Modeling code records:
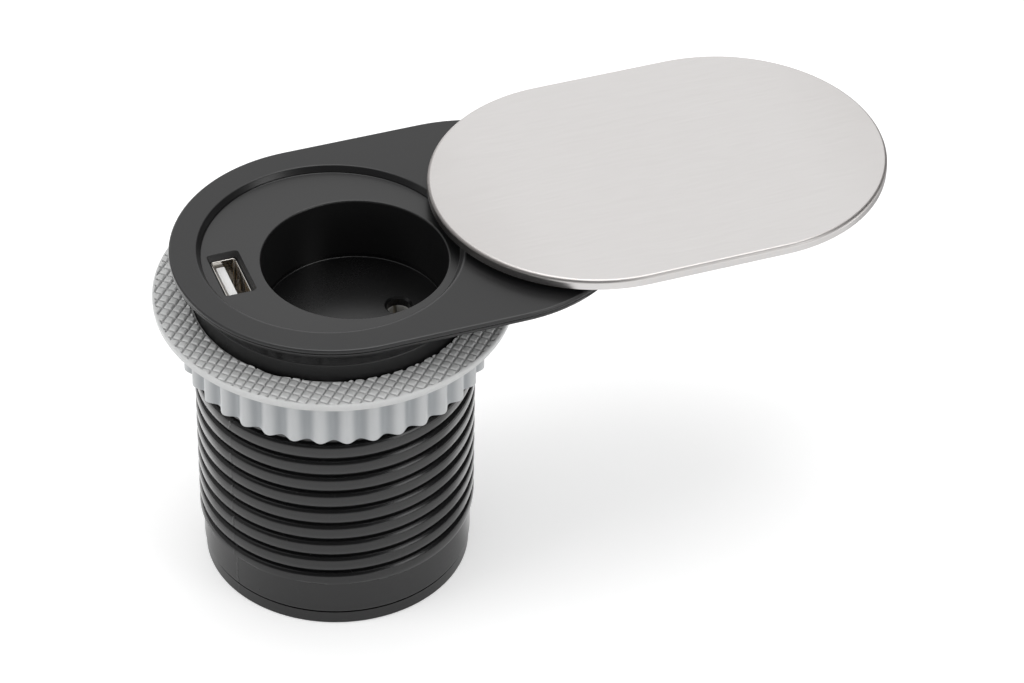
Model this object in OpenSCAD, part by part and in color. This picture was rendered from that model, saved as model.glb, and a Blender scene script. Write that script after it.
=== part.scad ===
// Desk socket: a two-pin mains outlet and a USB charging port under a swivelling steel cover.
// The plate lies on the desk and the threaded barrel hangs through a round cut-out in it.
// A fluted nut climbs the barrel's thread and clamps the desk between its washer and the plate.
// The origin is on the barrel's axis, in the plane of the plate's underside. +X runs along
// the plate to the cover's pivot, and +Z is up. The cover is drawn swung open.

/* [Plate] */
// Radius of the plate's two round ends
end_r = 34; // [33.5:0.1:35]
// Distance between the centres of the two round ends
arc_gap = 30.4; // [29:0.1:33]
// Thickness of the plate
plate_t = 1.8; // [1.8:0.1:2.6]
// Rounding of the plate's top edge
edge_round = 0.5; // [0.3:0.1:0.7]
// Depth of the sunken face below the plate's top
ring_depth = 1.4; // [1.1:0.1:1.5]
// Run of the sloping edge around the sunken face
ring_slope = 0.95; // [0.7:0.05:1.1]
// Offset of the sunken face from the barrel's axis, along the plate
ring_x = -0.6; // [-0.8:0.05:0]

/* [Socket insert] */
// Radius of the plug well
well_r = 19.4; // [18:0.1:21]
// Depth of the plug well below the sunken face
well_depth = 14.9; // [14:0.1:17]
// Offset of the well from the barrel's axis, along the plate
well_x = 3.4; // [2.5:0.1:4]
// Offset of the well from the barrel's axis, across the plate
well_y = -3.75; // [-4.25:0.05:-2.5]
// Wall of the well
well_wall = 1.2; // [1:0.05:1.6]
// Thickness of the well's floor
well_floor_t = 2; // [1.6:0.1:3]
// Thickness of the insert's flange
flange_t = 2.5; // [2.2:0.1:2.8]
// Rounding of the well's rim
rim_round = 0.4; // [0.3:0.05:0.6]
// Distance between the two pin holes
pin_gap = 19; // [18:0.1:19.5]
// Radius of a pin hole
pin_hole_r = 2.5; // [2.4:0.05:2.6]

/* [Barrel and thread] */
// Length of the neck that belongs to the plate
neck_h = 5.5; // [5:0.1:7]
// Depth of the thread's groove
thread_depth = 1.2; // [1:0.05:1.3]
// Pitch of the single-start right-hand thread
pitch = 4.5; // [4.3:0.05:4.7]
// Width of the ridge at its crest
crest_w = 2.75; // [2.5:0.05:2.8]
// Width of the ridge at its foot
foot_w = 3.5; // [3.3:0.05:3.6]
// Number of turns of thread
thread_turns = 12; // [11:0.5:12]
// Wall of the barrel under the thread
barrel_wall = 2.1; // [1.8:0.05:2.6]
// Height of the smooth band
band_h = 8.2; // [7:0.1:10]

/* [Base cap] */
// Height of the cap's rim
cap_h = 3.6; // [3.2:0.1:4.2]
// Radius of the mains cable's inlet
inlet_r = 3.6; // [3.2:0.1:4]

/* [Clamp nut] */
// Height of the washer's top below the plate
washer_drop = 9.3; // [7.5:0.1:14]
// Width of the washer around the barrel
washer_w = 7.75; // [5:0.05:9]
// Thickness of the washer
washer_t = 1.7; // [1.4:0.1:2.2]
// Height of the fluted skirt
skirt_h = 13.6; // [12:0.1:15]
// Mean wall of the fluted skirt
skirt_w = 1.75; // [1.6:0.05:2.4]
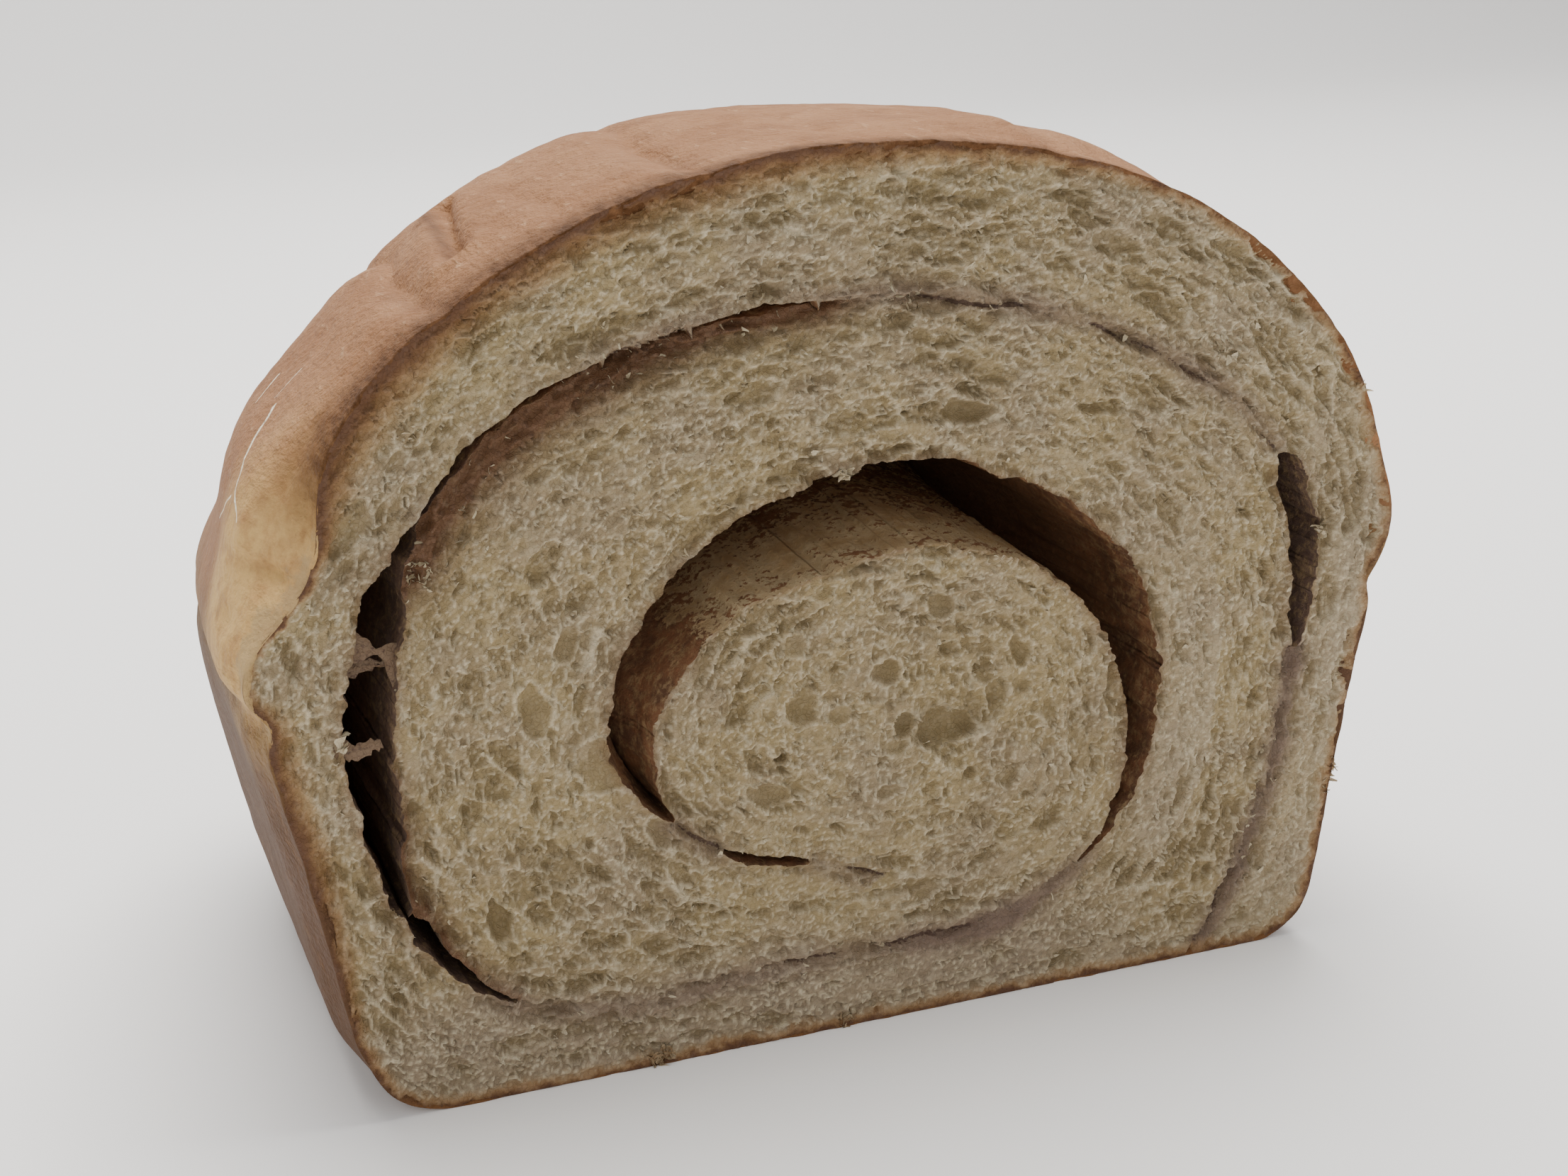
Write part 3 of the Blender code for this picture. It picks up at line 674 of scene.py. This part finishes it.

The request: Copy exactly the lines from the top of the entries through the line with "drawn swung open." in it, please, keeping both ends and adding nothing.

Task answer:
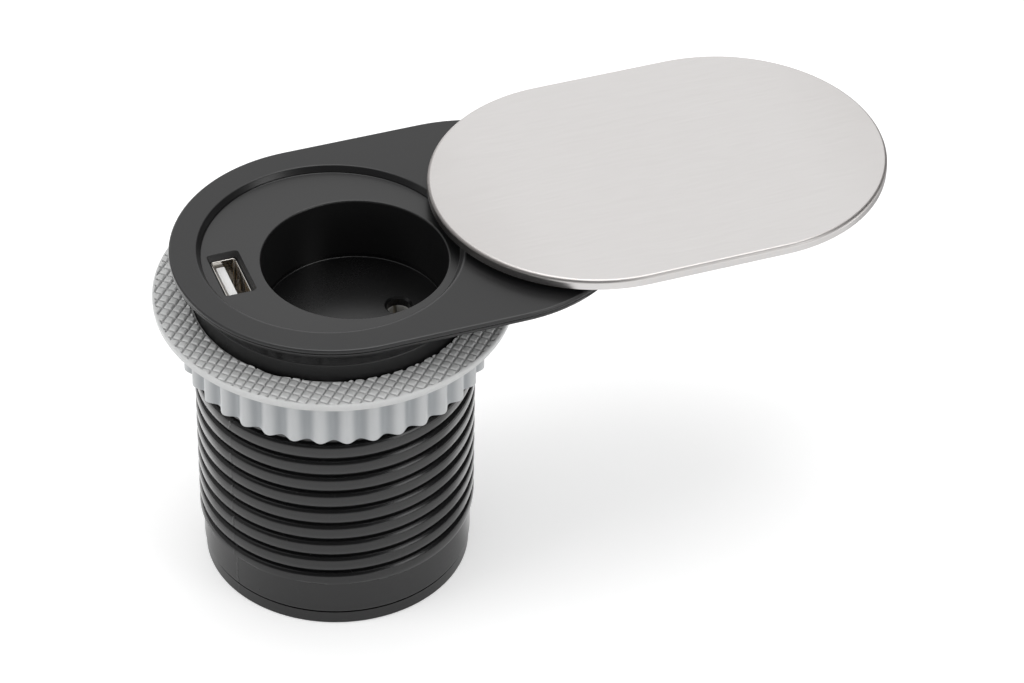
Model this object in OpenSCAD, part by part and in color. This picture was rendered from that model, saved as model.glb, and a Blender scene script. Write that script after it.
=== part.scad ===
// Desk socket: a two-pin mains outlet and a USB charging port under a swivelling steel cover.
// The plate lies on the desk and the threaded barrel hangs through a round cut-out in it.
// A fluted nut climbs the barrel's thread and clamps the desk between its washer and the plate.
// The origin is on the barrel's axis, in the plane of the plate's underside. +X runs along
// the plate to the cover's pivot, and +Z is up. The cover is drawn swung open.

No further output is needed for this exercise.